More than 200 registered participants, mostly from abroad, have gathered at Tsinghua for the Conference. The most active experimental groups and more than thirty of the world’s top researchers in cold-atom physics will report their latest experimental and theoretical findings over the next few days. They will discuss, among other topics, the unusual superfluid properties of strongly acting ultra-cold atoms, the prospects for simulating solid-state systems using cold atoms, and a number of other new exciting discoveries. Four Nobel laureates will be among the top physicists reporting at the Conference. They are Chen-Ning Yang, William Phillips, Wolfgang Ketterle, and Eric Cornell. MacArthur Prize and Franklin Medal winner Deborah Jin and 2008 Onsaga Prize winners Gordon Baym and Tin-Lun Ho are also on hand to report their latest research results. Peter Zoller, Immanuel Bloch and Randy Hulet are world-famous physicists who are also scheduled to report their latest findings.

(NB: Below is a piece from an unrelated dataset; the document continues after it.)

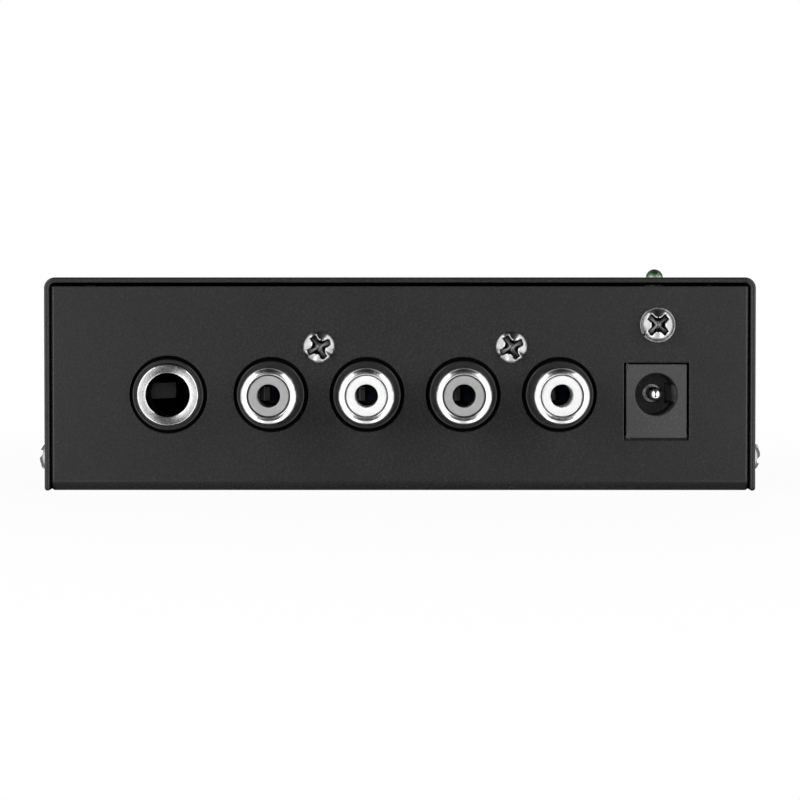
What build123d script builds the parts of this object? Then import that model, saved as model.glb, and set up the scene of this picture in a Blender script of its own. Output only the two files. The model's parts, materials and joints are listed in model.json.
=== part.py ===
from build123d import *
import os
from math import radians, sqrt, tan

# A small folded-steel phono preamp, in millimetres.
# Origin: centre of the tray's underside.  +X right, +Y back, +Z up.
# The connector panel faces -Y.

os.makedirs("parts", exist_ok=True)

# ------------------------------------------------------------------ clearances
fit_gap = 0.02  # pressed and seated pieces, per side
running_gap = 0.05  # turning and threaded pieces, per side
screw_gap = 0.2  # screw through a plain hole, per side
lead_gap = 0.1  # component lead in a board hole, per side

moulded_radius = 0.4  # corners of moulded pieces

# ---------------------------------------------------------------- folded sheet
sheet = 0.8
cover_corner_radius = 1.6
outer_lip_radius = 0.45  # lower edges of the cover's walls
inner_lip_radius = 0.33
cover_edge_radius = 0.3  # front and rear edges of the cover
side_gap = 0.14  # cover wall to tray
top_gap = 0.5  # cover to the tray's front rim
panel_recess = 0.4  # panel face behind the cover's edge
floor_bend_radius = 1.5
side_bend_radius = 0.5
inner_bend_radius = 0.1
flange_height = 10.0
return_flange = 3.6
relief_slit = 0.5

# ---------------------------------------------- row of sockets, along the panel
trs_edge_margin = 18.3  # case side to the 6.35 mm jack
trs_to_rca = 15.15
rca_pitch = 14.2
rca_pair_gap = 14.2  # second to third phono socket
rca_to_dc = 14.35
dc_edge_margin = 14.6
case_width = trs_edge_margin + trs_to_rca + 2 * rca_pitch + rca_pair_gap + rca_to_dc + dc_edge_margin
trs_x = -case_width / 2 + trs_edge_margin
output_pair_x = trs_x + trs_to_rca + rca_pitch / 2
input_pair_x = output_pair_x + rca_pitch + rca_pair_gap
dc_x = case_width / 2 - dc_edge_margin
rca_xs = [pair_x + side * rca_pitch / 2 for pair_x in (output_pair_x, input_pair_x) for side in (-1, 1)]

# --------------------------------------------------------------- upright stack
standoff_height = 5.3
board_thickness = 1.6
axis_height = 6.5  # socket axes above the board
dc_height = 11.0
dc_to_ground = 5.8
ground_to_top = 7.0
board_bottom = sheet + standoff_height
board_top = board_bottom + board_thickness
axis_z = board_top + axis_height
ground_z = board_top + dc_height + dc_to_ground
case_height = ground_z + ground_to_top

# ------------------------------------------ rows on the board, back from the panel
board_front_gap = 0.3
capacitor_row = 16.8
film_row_step = 8.0
film_pitch = 7.0
opamp_row_step = 14.0
resistor_row_step = 9.0
resistor_pitch = 3.5
resistor_rows = 3
board_rear_margin = 3.5
wiring_space = 7.3
board_rear = capacitor_row + opamp_row_step + resistor_row_step
board_rear += (resistor_rows - 1) * resistor_pitch + board_rear_margin
case_depth = 2 * (panel_recess + sheet) + board_rear + wiring_space

panel_out = -case_depth / 2 + panel_recess
panel_in = panel_out + sheet
tray_width = case_width - 2 * (sheet + side_gap)
tray_depth = case_depth - 2 * panel_recess
rim_z = case_height - sheet - top_gap

# ------------------------------------------------------------------ cover screws
cover_screw_diameter = 2.9
cover_screw_length = 4.0
cover_screw_head = 5.0
cover_screw_head_height = 1.9
cover_screw_inset = 8.0  # back from the cover's edge
cover_screw_z = 4.7
burr_wall = 0.7
burr_length = 0.8

# ------------------------------------------------------------------ board and posts
board_side_gap = 2.6  # tray wall to board edge
standoff_inset = 3.1  # board edge to post
standoff_across_flats = 5.0
standoff_spigot = 4.2
front_standoff_row = 16.8
rear_standoff_row = 46.8
board_screw_diameter = 2.4
board_screw_length = 6.0
board_screw_head = 4.4
board_screw_head_height = 1.6
lead_stub = 0.9  # leads below the board
lead_end = board_bottom - lead_stub
board_width = tray_width - 2 * (sheet + board_side_gap)
standoff_x = board_width / 2 - standoff_inset
standoff_places = [
    (side * standoff_x, panel_in + row) for row in (front_standoff_row, rear_standoff_row) for side in (-1, 1)
]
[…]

As early as 1957, immediately after their Nobel Prize winning work on parity violation, C.N. Yang and T.D. Lee, in collaboration with Kerson Huang, studied the influence of boson-boson collisions on the properties of Bose-Einstein condensates and calculated the modifications to some of the important physical parameters. The experimental verification of these theoretical results will be reported at the Conference. Verification of the theoretical results of the collaboration carried out by C.N. Yang and C.P. Yang in 1969 on the thermodynamics of one-dimensional Boson systems will also be reported.
Since 1999, the faculty and students in the Center for Advanced Study have actively pursued theoretical studies of Bose-Einstein condensation. Their results have been published in leading physics journals. The Center collaborates closely with many of the world’s top theorists in cold-atom physics. The Center also has sponsored two well attended workshops on ultra-cold atoms physics, one in December 2006 and another in 2007. The Center’s Professor Tin-Lun Ho organized both workshops with top theorists as lecturers.
Currently, several groups in China actively pursue the study of ultra-cold atom physics. This Tsinghua Conference brings to Tsinghua many of the world’s top scholars in the area of ultra-cold atoms physics. They bring to the Chinese physics community the latest findings and thinking on the subject. One of the aims of the Conference is to stimulate further research efforts in this exciting frontier of physics in China.